Output a verbatim copy of the data, cut off after the line that contains "FOLD_SLACK = 0.4".

** start of DATASET SECTION **

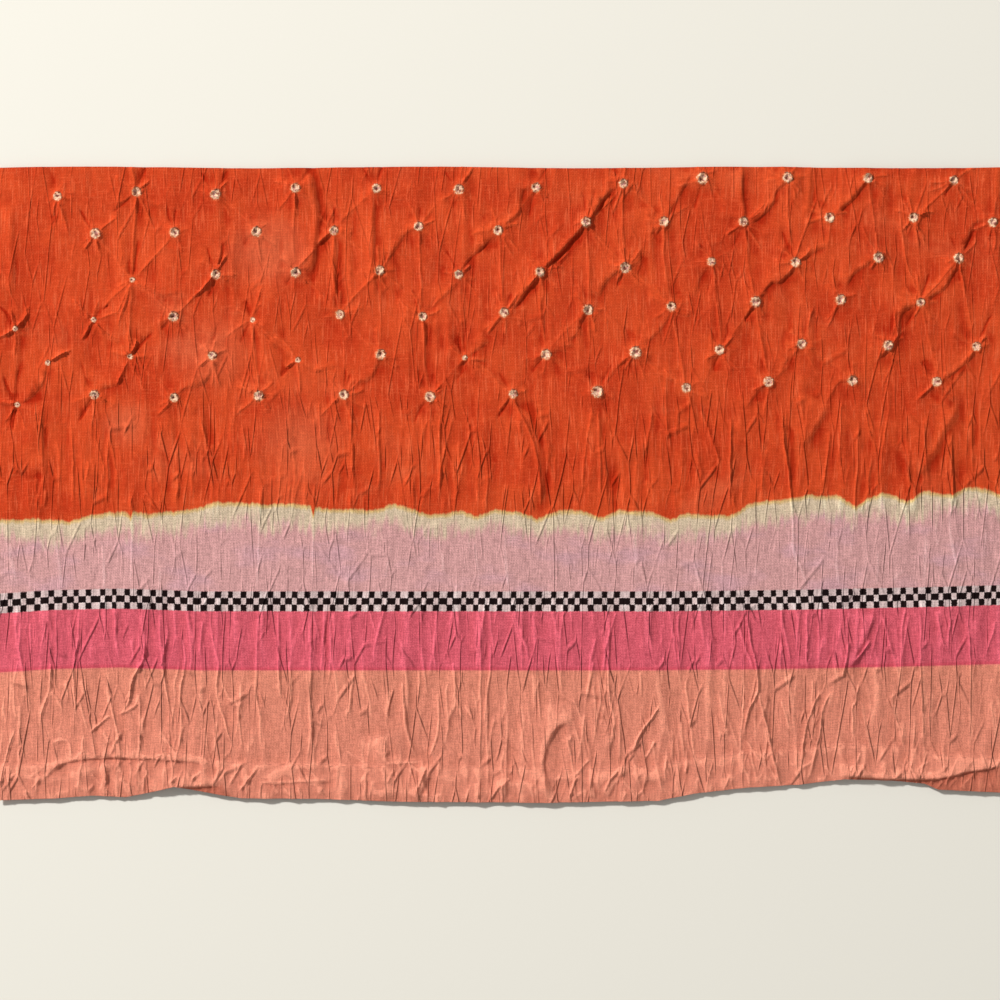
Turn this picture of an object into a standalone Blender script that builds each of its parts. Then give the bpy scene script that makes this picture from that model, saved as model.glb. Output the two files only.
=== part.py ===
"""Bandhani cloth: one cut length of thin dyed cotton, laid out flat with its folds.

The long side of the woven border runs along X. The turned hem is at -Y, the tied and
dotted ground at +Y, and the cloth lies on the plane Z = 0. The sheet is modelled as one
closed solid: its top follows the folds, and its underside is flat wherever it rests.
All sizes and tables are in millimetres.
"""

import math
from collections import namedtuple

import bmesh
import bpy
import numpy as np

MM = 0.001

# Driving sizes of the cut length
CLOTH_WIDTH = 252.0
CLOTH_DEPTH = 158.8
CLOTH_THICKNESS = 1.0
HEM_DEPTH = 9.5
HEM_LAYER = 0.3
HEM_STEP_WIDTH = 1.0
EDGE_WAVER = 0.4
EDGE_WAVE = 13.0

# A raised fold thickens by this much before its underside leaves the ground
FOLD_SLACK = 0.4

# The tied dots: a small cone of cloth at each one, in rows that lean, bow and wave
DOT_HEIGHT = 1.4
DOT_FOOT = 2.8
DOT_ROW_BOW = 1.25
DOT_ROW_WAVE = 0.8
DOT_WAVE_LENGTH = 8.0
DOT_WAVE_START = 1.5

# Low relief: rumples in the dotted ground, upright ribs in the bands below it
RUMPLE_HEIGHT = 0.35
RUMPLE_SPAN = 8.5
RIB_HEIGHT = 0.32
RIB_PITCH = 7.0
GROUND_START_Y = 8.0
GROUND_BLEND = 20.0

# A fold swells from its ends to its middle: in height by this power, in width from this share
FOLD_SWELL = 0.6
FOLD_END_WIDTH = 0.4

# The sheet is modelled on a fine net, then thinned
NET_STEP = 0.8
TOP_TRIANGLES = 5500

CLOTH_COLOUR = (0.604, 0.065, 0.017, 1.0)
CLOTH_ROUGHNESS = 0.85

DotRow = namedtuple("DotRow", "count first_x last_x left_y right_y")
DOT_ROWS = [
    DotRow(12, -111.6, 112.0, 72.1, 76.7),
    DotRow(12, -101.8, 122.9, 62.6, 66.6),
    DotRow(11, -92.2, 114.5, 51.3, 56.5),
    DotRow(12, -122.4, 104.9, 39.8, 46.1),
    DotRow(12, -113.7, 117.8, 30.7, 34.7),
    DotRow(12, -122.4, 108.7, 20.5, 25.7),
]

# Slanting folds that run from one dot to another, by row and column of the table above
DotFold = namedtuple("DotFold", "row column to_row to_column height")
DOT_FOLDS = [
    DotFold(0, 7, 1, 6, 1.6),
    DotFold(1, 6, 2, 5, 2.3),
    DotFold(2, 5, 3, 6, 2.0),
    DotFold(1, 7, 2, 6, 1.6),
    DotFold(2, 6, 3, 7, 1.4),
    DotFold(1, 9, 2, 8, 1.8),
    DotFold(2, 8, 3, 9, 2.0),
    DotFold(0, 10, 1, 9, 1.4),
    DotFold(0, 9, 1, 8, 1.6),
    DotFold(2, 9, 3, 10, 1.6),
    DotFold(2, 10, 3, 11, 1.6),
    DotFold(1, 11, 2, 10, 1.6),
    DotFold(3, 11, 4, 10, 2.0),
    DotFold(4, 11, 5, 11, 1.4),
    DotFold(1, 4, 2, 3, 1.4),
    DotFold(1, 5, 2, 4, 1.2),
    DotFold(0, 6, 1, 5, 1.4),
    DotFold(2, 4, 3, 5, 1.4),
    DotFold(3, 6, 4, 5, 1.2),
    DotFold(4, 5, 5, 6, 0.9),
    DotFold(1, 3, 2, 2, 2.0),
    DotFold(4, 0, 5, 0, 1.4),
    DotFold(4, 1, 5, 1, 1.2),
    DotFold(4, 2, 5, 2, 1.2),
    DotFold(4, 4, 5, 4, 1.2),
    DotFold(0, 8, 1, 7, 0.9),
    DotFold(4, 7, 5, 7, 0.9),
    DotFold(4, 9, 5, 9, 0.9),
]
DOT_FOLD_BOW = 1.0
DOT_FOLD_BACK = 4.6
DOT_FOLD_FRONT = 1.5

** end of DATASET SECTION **

:: CORRECT RESPONSE ::
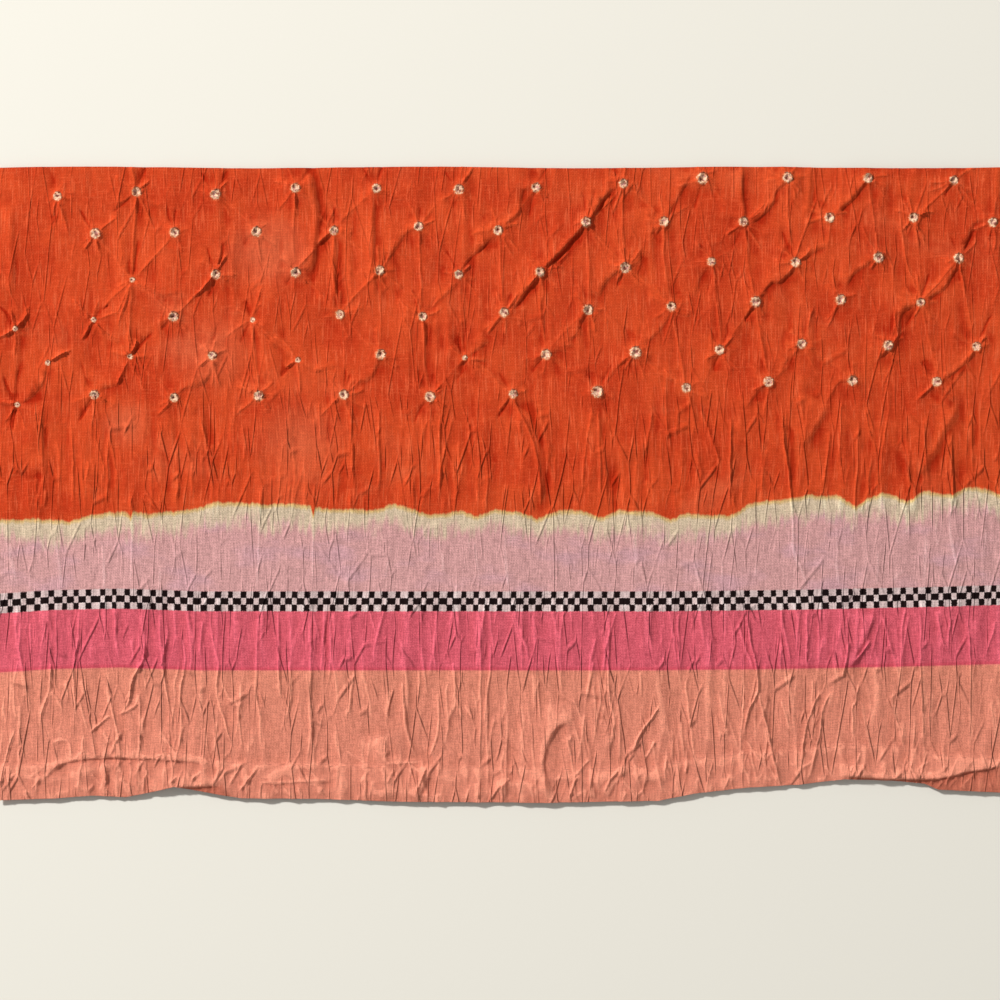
Turn this picture of an object into a standalone Blender script that builds each of its parts. Then give the bpy scene script that makes this picture from that model, saved as model.glb. Output the two files only.
=== part.py ===
"""Bandhani cloth: one cut length of thin dyed cotton, laid out flat with its folds.

The long side of the woven border runs along X. The turned hem is at -Y, the tied and
dotted ground at +Y, and the cloth lies on the plane Z = 0. The sheet is modelled as one
closed solid: its top follows the folds, and its underside is flat wherever it rests.
All sizes and tables are in millimetres.
"""

import math
from collections import namedtuple

import bmesh
import bpy
import numpy as np

MM = 0.001

# Driving sizes of the cut length
CLOTH_WIDTH = 252.0
CLOTH_DEPTH = 158.8
CLOTH_THICKNESS = 1.0
HEM_DEPTH = 9.5
HEM_LAYER = 0.3
HEM_STEP_WIDTH = 1.0
EDGE_WAVER = 0.4
EDGE_WAVE = 13.0

# A raised fold thickens by this much before its underside leaves the ground
FOLD_SLACK = 0.4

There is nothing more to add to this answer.